C’est ce que Ya’aqov dit à ‘Essav : “J’ai séjourné chez Laban, et je n’ai rien appris de sa mauvaise conduite, mais toi tu as vécu chez Yits’haq, homme vertueux, et tu es resté méchant, tu n’as rien appris de sa bonne conduite”, comme le disent les Sages (Yoma 38b) : “‘Essav habitait chez deux personnes vertueuses et n’a rien appris de leur conduite”. Et Ya’aqov ajoute : “J’ai tardé jusqu’à présent”, c’est-à-dire : ne crois pas que j’aie imité ses mauvaises manières du fait que j’ai vécu longtemps chez lui ; au contraire, j’ai habité chez lui pendant vingt-deux ans, et malgré cela je suis resté vertueux et je n’ai pas fauté comme lui.

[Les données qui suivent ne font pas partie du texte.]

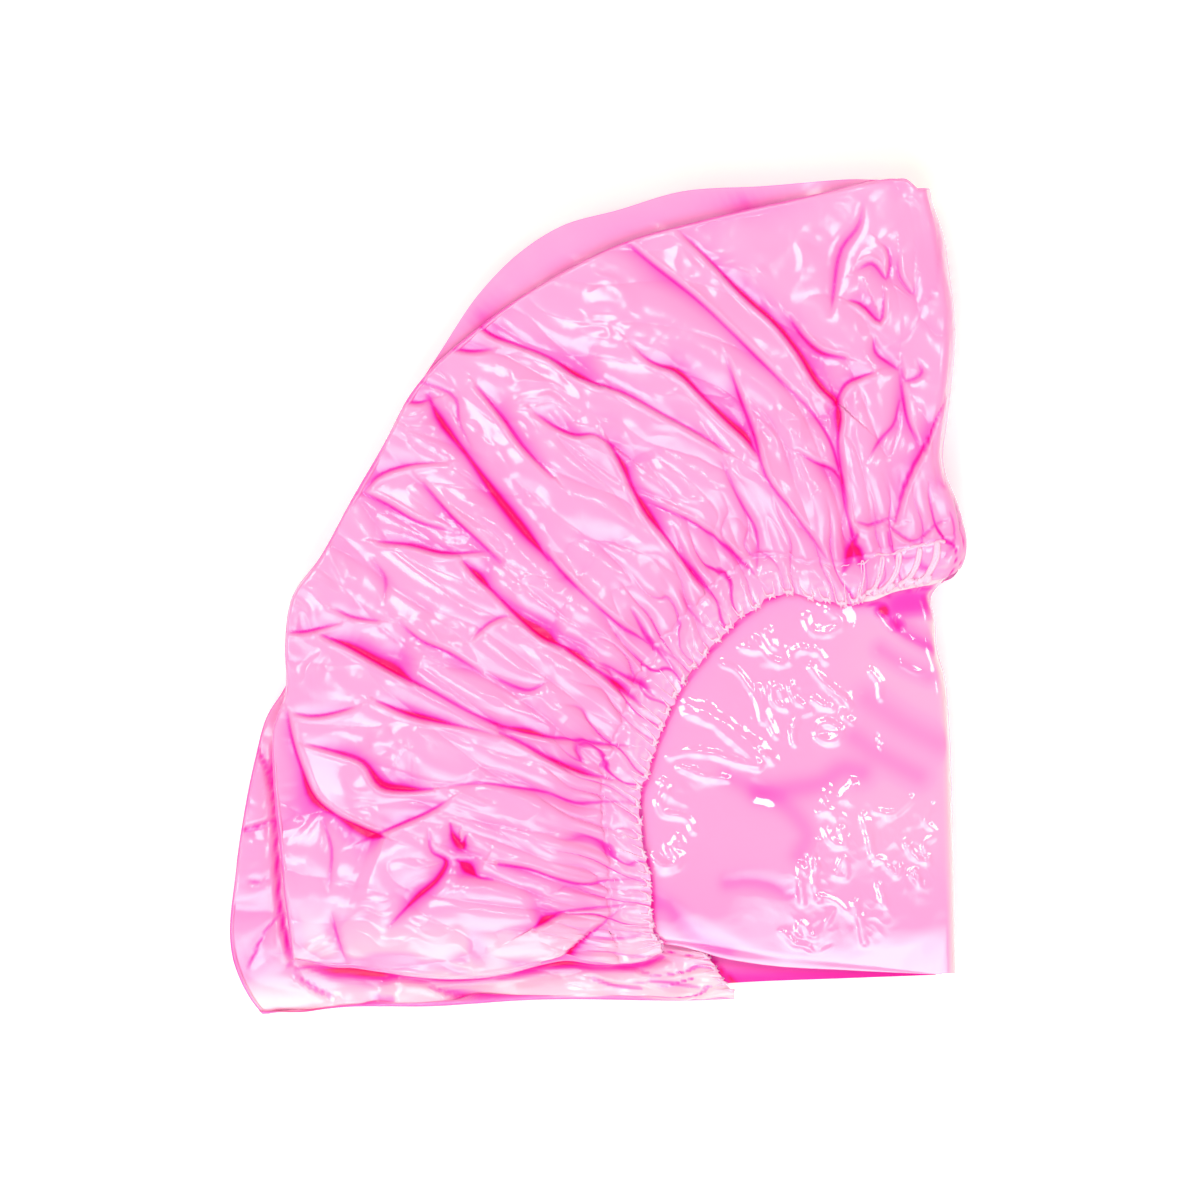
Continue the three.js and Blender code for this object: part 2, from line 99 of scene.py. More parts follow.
# The plain heights of the gathered film over its crown
PUFFS = {"top": 5.6, "upper_inner": 3.5, "lower_inner": 3.5, "bottom": 6.8}
FRONT_SAG = 2.1  # how far the crowns sink towards the hinge plane at the front fold
# How far each quarter sinks there outside the opening: at its crown, and at its brim's far side
BRIM_SAG = {
    "top": (1.7, 1.7), "upper_inner": (1.7, 0.2), "lower_inner": (-2.2, -2.2), "bottom": (-2.2, 0),
}
LOWER_SIDE_LIMIT = -0.5  # the lower half's side stays this far in, so that the cap opens clear of it
FOLD_LEVEL = 1.0  # where the side fold's strips begin, over and under the hinge plane
NEEDLE_SHARE = 0.88  # the needle line's place, as a share of the hem's width
# How far the top hem's film is drawn back off the elastic: degrees, millimetres
HEM_BACK = [(0, 1.2), (2, 1.3), (6, 1.3), (9, 1.4), (10.6, 0.5), (12.5, 0), (30, 0), (92, 0)]
HEM_DRAW_BACK = 4.5  # how far the hem draws back where it goes round the side fold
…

Il en est de même de la rencontre de Ya’aqov avec l’ange d’‘Essav. Après avoir envoyé son message à ‘Essav, Ya’aqov affronte l’ange d’‘Essav et lutte contre lui, lui dont le but était justement de lui faire oublier D-ieu en lui causant une grande douleur à la cuisse.

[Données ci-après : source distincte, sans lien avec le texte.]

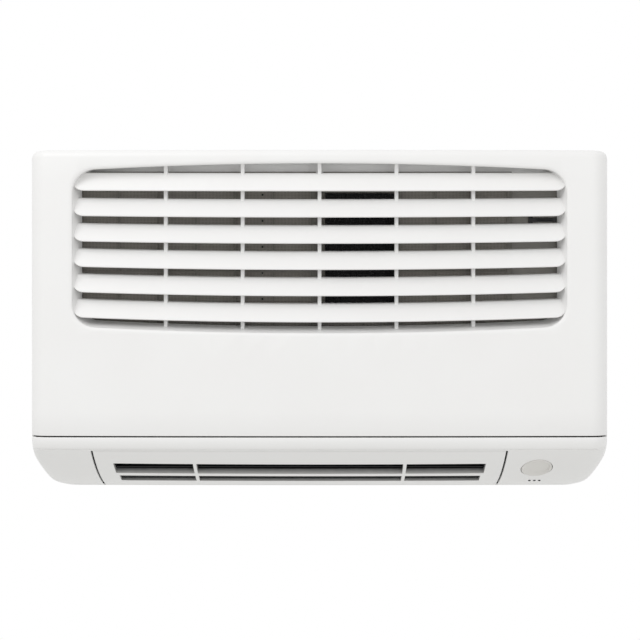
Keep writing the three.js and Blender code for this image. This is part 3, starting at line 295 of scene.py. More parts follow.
def all_facing(inside=False):
    """Turns every face of the mesh outwards, or inwards."""
    pick_all()
    bpy.ops.mesh.normals_make_consistent(inside=inside)


def case_outside(name):
    """The closed outer form that the panel, the cabinet and the grille share."""
    form = block(name, (-HALF_WIDTH, FLAT_FRONT, BOTTOM), (HALF_WIDTH, REAR, TOP))
    editing(form)
    pick("EDGE", lambda at, way: near(at.y, FLAT_FRONT) and abs(way.z) > 0.9)
    bpy.ops.mesh.bevel(offset=PLAN_CORNER, segments=10)
    pick("EDGE", lambda at, way: near(at.z, TOP) and at.y < REAR - MM)
    bpy.ops.mesh.bevel(offset=TOP_EDGE, segments=5)

    # Each level of the chin is cut, pushed back by its place on the slope and, low down, drawn in.
    levels = [(SEAM, 0)]
    for share in BAND_LEVELS:
        levels.append((SEAM + share * (CREASE - SEAM), BAND_BACK * share ** BAND_TURN))
    levels.append((CREASE + CREASE_HALF, BAND_BACK + CREASE_DEPTH))
    for share in SLOPE_LEVELS:
        at = on_slope(HALF_WIDTH, share * SLOPE_LENGTH)
        levels.append((at.z, at.y - FLAT_FRONT))
    for z, back in levels:
        cut_through(z, Z)
    levels.append((BOTTOM, SLOPE_RUN + BAND_BACK + 1 * MM))
    for z, back in levels:
        pick("VERT", lambda at, way: near(at.z, z) and at.y < REAR - MM)
        moved(0, back, 0)
        past = max(0, BOTTOM + BOTTOM_EDGE - z)
        drawn = BOTTOM_EDGE - math.sqrt(max(0, BOTTOM_EDGE ** 2 - past ** 2))
        drawn += CHIN_LEAN * max(0, BOTTOM + CHIN_LEAN_HEIGHT - z)
        pick("VERT", lambda at, way: near(at.z, z))
        resized(1 - drawn / HALF_WIDTH, 1, 1)

    # The crown is a pull on the middle that fades out towards the corners.
    for row in range(1, FRONT_ROWS):
        cut_through(SEAM + row / FRONT_ROWS * (TOP - TOP_EDGE - SEAM), Z)
    for column in range(1 - FRONT_COLUMNS, FRONT_COLUMNS):
        cut_through(column / FRONT_COLUMNS * CROWN_REACH, X)
    pick("VERT", lambda at, way: at.y > REAR - MM)
    bpy.ops.mesh.hide(unselected=False)
    pulled((0, -CROWN, 0), CROWN_REACH)
    bpy.ops.mesh.reveal()
    return form


def finish_with(piece, kind, **settings):
    """Adds a modifier, sets it and applies it."""
    only(piece)
    modifier = piece.modifiers.new(kind.lower(), kind)
    for setting, value in settings.items():
        setattr(modifier, setting, value)
    bpy.ops.object.modifier_apply(modifier=modifier.name)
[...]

Cette lutte eut lieu la nuit, car le Satan et les esprits malfaisants et destructeurs règnent à ce moment (Baba Kama 60b ; Zohar III, 113 ; Rachi Chemoth 12:22). Pourtant, il est dit (Béréchith 32:26) : “L’ange vit qu’il ne pouvait pas le vaincre”, c’est-à-dire que le Satan n’a pas réussi à détourner Ya’aqov de son attachement à D-ieu et il n’a fait que le blesser à la cuisse, et Ya’aqov est resté vertueux tout le temps de cette lutte.
Et l’ange lui dit ensuite (ibid. 32:29) : “Ton nom ne sera plus Ya’aqov mais Israël, car tu as lutté avec la divinité et avec les hommes, et tu as gagné”. Israël a le sens de “yachar” droit, car durant cette lutte Ya’aqov est resté intègre et attaché à D-ieu et c’est pourquoi il a gagné. L’ange d’‘Essav fut contraint de se rendre, et en particulier d’agréer les bénédictions reçues de son père par Ya’aqov (Béréchith Raba 78:2), comme ‘Essav le concéda par la suite (ibid. 33:9) :
“Mon frère, garde ce que tu as”. Ya’aqov, qui fut victorieux dans cette guerre, enseigne à ses enfants et à ses descendants qu’“avec des stratagèmes, tu entreprendras la guerre” (Michlé 24:6), avec des cadeaux, avec la prière, avec le combat, et ainsi tu parviendras à écraser le mauvais penchant et toi, juif, tu survivras et tu progresseras dans une vie faite de spiritualité et de piété.